Brief
Every line in the data below from the one containing "on +X and -X" down to the one containing "obj.data.transform(world)", both included, must be retyped exactly; no other line is to appear.

Material provided
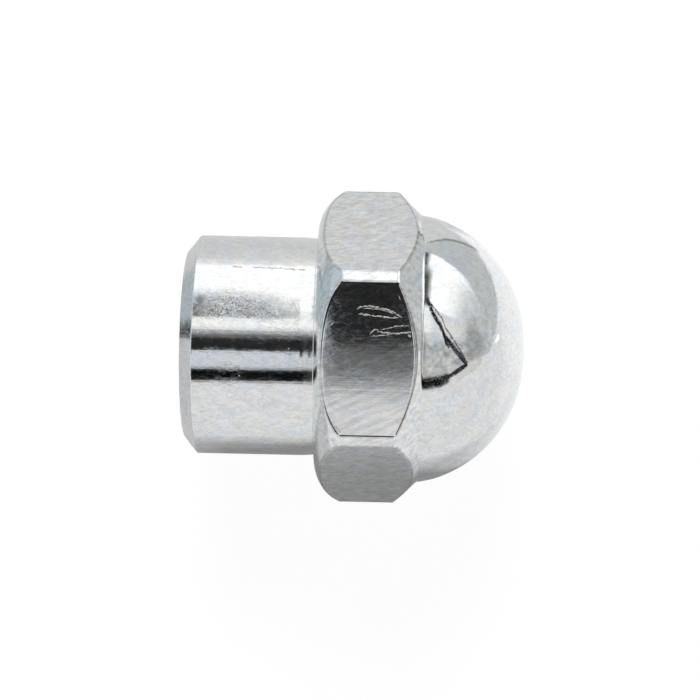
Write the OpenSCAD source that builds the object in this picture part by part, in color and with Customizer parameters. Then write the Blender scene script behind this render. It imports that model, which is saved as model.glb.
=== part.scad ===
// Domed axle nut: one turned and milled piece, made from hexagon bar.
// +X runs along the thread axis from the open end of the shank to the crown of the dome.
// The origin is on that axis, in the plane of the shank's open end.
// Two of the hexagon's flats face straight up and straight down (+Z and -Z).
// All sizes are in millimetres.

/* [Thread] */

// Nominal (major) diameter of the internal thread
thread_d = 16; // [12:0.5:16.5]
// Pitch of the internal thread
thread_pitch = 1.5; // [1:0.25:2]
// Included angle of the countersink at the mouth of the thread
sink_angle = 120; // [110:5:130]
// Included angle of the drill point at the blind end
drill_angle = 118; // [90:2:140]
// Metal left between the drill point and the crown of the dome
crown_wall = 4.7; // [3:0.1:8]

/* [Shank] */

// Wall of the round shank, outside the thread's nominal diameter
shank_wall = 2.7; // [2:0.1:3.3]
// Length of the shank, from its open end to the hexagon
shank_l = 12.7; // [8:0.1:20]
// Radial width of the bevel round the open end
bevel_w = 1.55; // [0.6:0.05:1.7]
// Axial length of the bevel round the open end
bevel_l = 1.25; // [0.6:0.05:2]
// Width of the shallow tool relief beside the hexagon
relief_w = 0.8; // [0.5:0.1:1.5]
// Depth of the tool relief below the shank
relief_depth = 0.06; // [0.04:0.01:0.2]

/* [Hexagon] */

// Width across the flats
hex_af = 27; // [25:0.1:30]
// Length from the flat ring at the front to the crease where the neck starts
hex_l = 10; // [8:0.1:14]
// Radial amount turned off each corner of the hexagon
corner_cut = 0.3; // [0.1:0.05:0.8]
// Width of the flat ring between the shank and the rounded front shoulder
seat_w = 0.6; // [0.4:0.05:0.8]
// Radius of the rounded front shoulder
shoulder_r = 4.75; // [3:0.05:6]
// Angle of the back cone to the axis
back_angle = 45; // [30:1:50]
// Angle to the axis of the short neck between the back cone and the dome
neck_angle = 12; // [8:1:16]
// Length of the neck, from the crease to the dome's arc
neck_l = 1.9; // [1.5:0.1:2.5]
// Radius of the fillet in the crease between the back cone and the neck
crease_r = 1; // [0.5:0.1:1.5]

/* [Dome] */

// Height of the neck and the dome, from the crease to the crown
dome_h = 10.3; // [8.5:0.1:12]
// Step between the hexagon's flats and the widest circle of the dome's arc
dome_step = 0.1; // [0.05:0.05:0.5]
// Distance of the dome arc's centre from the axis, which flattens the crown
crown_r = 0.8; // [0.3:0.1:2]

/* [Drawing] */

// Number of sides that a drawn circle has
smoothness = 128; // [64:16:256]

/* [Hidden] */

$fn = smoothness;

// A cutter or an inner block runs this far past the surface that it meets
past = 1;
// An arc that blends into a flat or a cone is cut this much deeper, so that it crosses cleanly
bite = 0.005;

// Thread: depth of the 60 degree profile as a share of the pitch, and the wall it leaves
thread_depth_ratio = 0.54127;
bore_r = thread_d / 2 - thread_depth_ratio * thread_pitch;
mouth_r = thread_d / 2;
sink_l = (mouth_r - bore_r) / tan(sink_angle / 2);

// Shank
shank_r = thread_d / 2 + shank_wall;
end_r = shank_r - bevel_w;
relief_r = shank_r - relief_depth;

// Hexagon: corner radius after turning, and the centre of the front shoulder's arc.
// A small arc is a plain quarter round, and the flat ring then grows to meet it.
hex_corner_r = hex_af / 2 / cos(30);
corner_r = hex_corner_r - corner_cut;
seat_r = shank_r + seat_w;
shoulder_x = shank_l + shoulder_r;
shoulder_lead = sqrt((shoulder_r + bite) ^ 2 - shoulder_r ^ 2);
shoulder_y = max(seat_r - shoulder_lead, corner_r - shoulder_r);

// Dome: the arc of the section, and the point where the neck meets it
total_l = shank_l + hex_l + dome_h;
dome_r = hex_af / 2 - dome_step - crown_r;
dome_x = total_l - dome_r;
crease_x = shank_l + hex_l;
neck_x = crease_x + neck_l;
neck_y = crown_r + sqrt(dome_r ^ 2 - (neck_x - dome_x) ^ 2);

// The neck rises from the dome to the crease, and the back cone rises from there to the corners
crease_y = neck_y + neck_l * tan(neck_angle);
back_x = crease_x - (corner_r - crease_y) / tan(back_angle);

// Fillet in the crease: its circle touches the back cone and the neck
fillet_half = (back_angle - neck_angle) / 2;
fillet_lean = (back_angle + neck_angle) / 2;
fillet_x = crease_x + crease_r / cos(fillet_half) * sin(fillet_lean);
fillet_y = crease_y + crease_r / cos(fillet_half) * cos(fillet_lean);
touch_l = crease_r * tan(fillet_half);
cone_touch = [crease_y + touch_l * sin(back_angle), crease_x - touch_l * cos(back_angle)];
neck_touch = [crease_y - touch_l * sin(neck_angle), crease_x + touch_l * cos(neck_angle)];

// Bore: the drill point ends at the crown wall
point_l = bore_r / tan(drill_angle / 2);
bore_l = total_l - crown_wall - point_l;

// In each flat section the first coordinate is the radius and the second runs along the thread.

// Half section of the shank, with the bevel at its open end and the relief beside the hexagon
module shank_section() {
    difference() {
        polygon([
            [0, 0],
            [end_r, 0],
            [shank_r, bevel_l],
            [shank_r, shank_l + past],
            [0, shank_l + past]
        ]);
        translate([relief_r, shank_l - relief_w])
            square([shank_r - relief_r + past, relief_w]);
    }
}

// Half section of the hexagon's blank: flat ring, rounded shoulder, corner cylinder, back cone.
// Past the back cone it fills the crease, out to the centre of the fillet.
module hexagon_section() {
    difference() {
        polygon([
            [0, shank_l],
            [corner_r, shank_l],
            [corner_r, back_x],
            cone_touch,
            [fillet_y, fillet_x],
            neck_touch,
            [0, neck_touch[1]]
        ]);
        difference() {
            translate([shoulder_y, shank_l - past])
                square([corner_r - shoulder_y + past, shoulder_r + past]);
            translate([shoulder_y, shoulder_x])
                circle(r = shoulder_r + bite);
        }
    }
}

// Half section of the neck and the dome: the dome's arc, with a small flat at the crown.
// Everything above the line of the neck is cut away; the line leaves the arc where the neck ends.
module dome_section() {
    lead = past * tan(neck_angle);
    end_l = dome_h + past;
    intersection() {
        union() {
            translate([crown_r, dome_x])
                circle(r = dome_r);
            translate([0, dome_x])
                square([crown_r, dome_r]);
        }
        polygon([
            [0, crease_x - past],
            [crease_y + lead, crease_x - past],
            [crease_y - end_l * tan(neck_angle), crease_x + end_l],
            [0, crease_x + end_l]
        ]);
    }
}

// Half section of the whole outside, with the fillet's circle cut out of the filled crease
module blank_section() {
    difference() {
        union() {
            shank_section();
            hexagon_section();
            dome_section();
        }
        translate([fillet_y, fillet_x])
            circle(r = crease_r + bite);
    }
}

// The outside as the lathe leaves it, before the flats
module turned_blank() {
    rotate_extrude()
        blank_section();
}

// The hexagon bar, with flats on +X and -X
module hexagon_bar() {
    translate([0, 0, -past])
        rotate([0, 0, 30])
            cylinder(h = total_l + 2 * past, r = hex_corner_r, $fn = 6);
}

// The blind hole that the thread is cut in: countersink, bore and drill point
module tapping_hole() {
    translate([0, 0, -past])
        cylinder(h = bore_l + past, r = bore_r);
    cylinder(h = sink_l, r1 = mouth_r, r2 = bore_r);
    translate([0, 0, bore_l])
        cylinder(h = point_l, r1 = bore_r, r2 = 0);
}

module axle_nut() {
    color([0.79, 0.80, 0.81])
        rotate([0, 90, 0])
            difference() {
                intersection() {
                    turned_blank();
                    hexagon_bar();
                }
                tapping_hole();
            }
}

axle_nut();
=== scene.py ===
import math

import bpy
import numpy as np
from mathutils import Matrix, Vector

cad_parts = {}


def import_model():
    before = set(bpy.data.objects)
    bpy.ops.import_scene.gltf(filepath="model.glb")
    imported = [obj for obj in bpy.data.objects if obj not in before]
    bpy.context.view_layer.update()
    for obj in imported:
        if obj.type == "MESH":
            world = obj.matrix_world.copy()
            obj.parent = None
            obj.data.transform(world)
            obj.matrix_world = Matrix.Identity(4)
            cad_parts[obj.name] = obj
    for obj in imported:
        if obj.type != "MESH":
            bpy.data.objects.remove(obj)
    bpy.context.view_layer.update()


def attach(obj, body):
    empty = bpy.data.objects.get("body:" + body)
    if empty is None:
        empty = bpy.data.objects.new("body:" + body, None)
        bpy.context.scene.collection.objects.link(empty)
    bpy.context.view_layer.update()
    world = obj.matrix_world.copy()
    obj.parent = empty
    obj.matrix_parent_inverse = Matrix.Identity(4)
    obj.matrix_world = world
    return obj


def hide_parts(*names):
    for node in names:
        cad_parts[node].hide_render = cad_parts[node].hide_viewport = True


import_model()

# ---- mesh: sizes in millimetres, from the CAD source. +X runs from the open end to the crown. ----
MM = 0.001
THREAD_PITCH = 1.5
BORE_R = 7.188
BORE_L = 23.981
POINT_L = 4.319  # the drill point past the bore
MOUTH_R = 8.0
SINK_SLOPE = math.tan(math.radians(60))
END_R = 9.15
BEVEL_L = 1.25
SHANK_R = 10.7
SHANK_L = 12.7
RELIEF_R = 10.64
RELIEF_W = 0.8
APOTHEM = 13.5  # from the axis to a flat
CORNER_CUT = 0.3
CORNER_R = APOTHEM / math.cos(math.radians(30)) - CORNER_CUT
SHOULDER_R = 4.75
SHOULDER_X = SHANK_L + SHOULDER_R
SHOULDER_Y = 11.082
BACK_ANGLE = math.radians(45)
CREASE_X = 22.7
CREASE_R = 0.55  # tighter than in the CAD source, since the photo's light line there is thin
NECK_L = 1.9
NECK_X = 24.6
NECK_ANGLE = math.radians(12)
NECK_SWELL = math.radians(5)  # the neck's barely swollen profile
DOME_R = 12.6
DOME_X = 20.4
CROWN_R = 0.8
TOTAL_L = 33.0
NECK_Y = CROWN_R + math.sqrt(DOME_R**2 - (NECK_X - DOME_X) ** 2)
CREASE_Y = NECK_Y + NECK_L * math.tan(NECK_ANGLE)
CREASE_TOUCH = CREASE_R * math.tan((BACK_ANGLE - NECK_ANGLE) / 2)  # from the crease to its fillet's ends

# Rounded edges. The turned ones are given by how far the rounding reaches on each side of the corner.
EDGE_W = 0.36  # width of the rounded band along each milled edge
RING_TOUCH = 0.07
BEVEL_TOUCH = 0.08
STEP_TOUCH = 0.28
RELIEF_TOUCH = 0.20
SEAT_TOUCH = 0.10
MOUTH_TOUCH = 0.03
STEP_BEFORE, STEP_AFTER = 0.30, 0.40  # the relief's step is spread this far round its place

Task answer
// The hexagon bar, with flats on +X and -X
module hexagon_bar() {
    translate([0, 0, -past])
        rotate([0, 0, 30])
            cylinder(h = total_l + 2 * past, r = hex_corner_r, $fn = 6);
}

// The blind hole that the thread is cut in: countersink, bore and drill point
module tapping_hole() {
    translate([0, 0, -past])
        cylinder(h = bore_l + past, r = bore_r);
    cylinder(h = sink_l, r1 = mouth_r, r2 = bore_r);
    translate([0, 0, bore_l])
        cylinder(h = point_l, r1 = bore_r, r2 = 0);
}

module axle_nut() {
    color([0.79, 0.80, 0.81])
        rotate([0, 90, 0])
            difference() {
                intersection() {
                    turned_blank();
                    hexagon_bar();
                }
                tapping_hole();
            }
}

axle_nut();
=== scene.py ===
import math

import bpy
import numpy as np
from mathutils import Matrix, Vector

cad_parts = {}


def import_model():
    before = set(bpy.data.objects)
    bpy.ops.import_scene.gltf(filepath="model.glb")
    imported = [obj for obj in bpy.data.objects if obj not in before]
    bpy.context.view_layer.update()
    for obj in imported:
        if obj.type == "MESH":
            world = obj.matrix_world.copy()
            obj.parent = None
            obj.data.transform(world)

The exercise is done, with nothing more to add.